Another example, on the same show, the host gives a promo statement to viewers before a commercial break: "And we'll be back with which primary candidate struck an unfair blow at the New York Times."

How blatantly slanted can one be? If you are a true journalist, committed to the reporting of the events around the world that affect our lives, you actually REPORT it, not COMMENT on it. The simple word "unfair" in his statement tells you this person's qualifications and intentions. All that had to be said was "...with the candidate that struck a blow at the New York Times." After you present the facts, you let the viewers or readers make up their mind if it was unfair or not.

The most disservice to the founding principles of journalism has been the cable media, ever since one person dedicated to the truth, Ted Turner, relinquished his ownership of CNN and HNN.

That being said, it is also unfortunate that the average citizen in this country has been deluged with so many facts and opinions that the only thing to gain their attention is a good headline-making match or operation. So, to cater to the average viewer and continue to hold them, the cable media has to continue upping the ante of controversialism.

And they can do it with some legitimate excuse: The politics of the elections and our governments in general NEED to get attention, because without it this country and its economy are going to collapse.

Just like many of us believe General Motors and Chrysler and the big banks that all got bailouts, no matter temporary or not so they would not fail, should NOT have gotten bailouts, so must the corrupt political structure of this country and its artificially-created economy be allowed to collapse.
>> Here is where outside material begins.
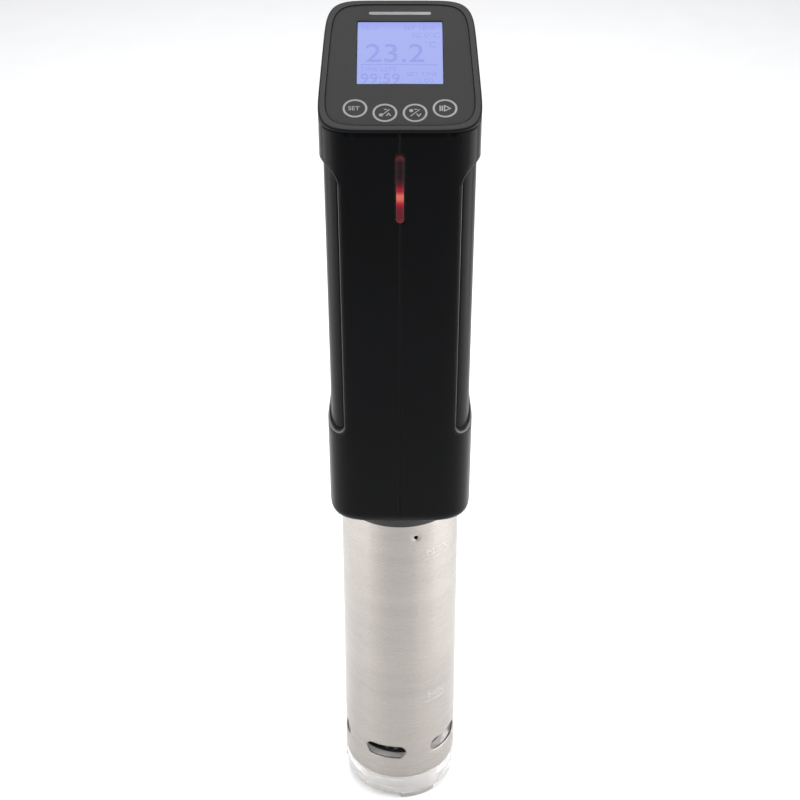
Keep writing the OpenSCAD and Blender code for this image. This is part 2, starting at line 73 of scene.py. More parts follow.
DISPLAY_GLOW = (0.3995, 0.4145)
KEY_PLACES = [(-18.5, 12.7), (-6.2, 10.2), (6.2, 10.2), (18.5, 12.7)]
KEY_R, KEY_LINE = 5.1, 0.9
PRINT_H, PRINT_T = -0.19, 0.05
EMBLEM_X, EMBLEM_S, EMBLEM_W = 12.4, 68.2, 1.7
LIGHT_W, LIGHT_Z0, LIGHT_Z1 = 3.2, 349.0, 381.0
GLAND_Z, GLAND_R = 366.0, 7.0
POCKET_X, POCKET_Z0, POCKET_Z1, POCKET_Y = 22.0, 204.0, 286.0, 33.5
GRIP_X, GRIP_Z0, GRIP_Z1, GRIP_CORNER, GRIP_SINK = 25.0, 237.0, 372.0, 5.0, 1.6
GRIP_RISE, GRIP_SHOULDER, GRIP_EDGE = 4.6, 32.0, 1.7
VENT_Z0, VENT_PITCH, VENTS, VENT_HALF, VENT_R = 203.5, 4.9, 5, 18.0, 1.1
PIN_Y, PIN_Z = 50.0, 246.0
LEVER_W, JAW_Y, JAW_Z, TAB_L = 30.0, 37.5, 130.0, 46.0
TAB_ANGLE = math.radians(22)
BARREL_X0, BARREL_R, BARREL_BORE = 7.1, 5.0, 2.1
COIL_R, COIL_WIRE, COIL_HALF = 3.4, 0.75, 5.2
ARM_L = math.hypot(PIN_Y - JAW_Y, PIN_Z - JAW_Z)
ARM_TURN = -math.atan2(PIN_Y - JAW_Y, PIN_Z - JAW_Z)

# Camera, in metres, degrees and mm of lens
CAMERA_PLACE, CAMERA_DOWN = (0.0, -0.783, 0.780), 34.9
SENSOR_W, LENS = 36.0, 92.25


# ---------------------------------------------------------------- camera and light
def camera():
    """Looks down at the front of the object."""
    cam = bpy.data.objects.new("camera", bpy.data.cameras.new("camera"))
    bpy.context.scene.collection.objects.link(cam)
    cam.location = CAMERA_PLACE
    cam.rotation_euler = (math.radians(90 - CAMERA_DOWN), 0, 0)
    cam.data.sensor_width = SENSOR_W
    cam.data.lens = LENS
    cam.data.clip_end = 20
    bpy.context.scene.camera = cam


def soft_box(name, place, target, size, radiance):
    """A rectangular light of a given radiance that the camera doesn't see."""
    data = bpy.data.lights.new(name, "AREA")
    data.shape = "RECTANGLE"
    data.size, data.size_y = size
    data.energy = radiance * math.pi * size[0] * size[1]
    lamp = bpy.data.objects.new(name, data)
    bpy.context.scene.collection.objects.link(lamp)
    lamp.location = place
    lamp.rotation_euler = (Vector(target) - Vector(place)).to_track_quat("-Z", "Y").to_euler()
    lamp.visible_camera = False


def studio():
    """Pale floor, even world light, one large light overhead and soft ones round the object."""
    world = bpy.data.worlds.new("studio")
    world.use_nodes = True
    world.node_tree.nodes["Background"].inputs["Color"].default_value = (0.97, 0.98, 1.0, 1)
    world.node_tree.nodes["Background"].inputs["Strength"].default_value = 0.55
    bpy.context.scene.world = world
    bpy.context.scene.view_settings.view_transform = "Standard"
    soft_box("box_top", (0.0, 0.25, 1.20), (0, 0, 0.4), (0.70, 0.70), 6.0)
    soft_box("box_left", (-0.42, -0.05, 0.26), (0, -0.02, 0.24), (0.50, 0.50), 3.6)
    soft_box("box_right", (0.42, -0.05, 0.26), (0, -0.02, 0.24), (0.42, 0.50), 5.4)
    soft_box("box_front_left", (-0.38, -0.34, 0.26), (0, 0, 0.2), (0.26, 0.50), 1.5)
    soft_box("box_front_right", (0.35, -0.38, 0.26), (0, 0, 0.2), (0.26, 0.50), 2.0)
    soft_box("box_back", (0.0, 0.9, 0.7), (0, 0, 0.1), (1.2, 0.5), 1.5)
    bpy.ops.mesh.primitive_plane_add(size=8, location=(0, 0, 0))
    floor = bpy.context.object
    floor.name = "floor"
    paper = plastic("floor_paper", (0.86, 0.86, 0.86), 0.9, scale=60, bump=0.0, vary=0.01, spec=0.1)
    floor.data.materials.append(paper)


# ---------------------------------------------------------------- materials
def shader(name):
    mat = bpy.data.materials.new(name)
    mat.use_nodes = True
    return mat, mat.node_tree, mat.node_tree.nodes["Principled BSDF"]


def link(tree, a, b):
    tree.links.new(a, b)


def noise(tree, scale, detail=4.0, stretch=(1, 1, 1)):
    """Noise over the piece's own coordinates, stretched along its axes."""
    coords = tree.nodes.new("ShaderNodeTexCoord")
    mapping = tree.nodes.new("ShaderNodeMapping")
    mapping.inputs["Scale"].default_value = stretch
    tex = tree.nodes.new("ShaderNodeTexNoise")
    tex.inputs["Scale"].default_value = scale
    tex.inputs["Detail"].default_value = detail
    link(tree, coords.outputs["Object"], mapping.inputs["Vector"])
    link(tree, mapping.outputs["Vector"], tex.inputs["Vector"])
    return tex.outputs["Fac"]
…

Good, decent, responsible companies would have formed and risen up to take their place,and so would a government more responsible to its people rise up.

We are on the road to destruction and we're near the end. The clueless, so-called "news media" is just helping the train gain speed.

And, by the way, this is an OPINION, a COMMENTARY, and I didn't post it in the NEWS section. There is a difference that the cable news networks are so corrupt to see.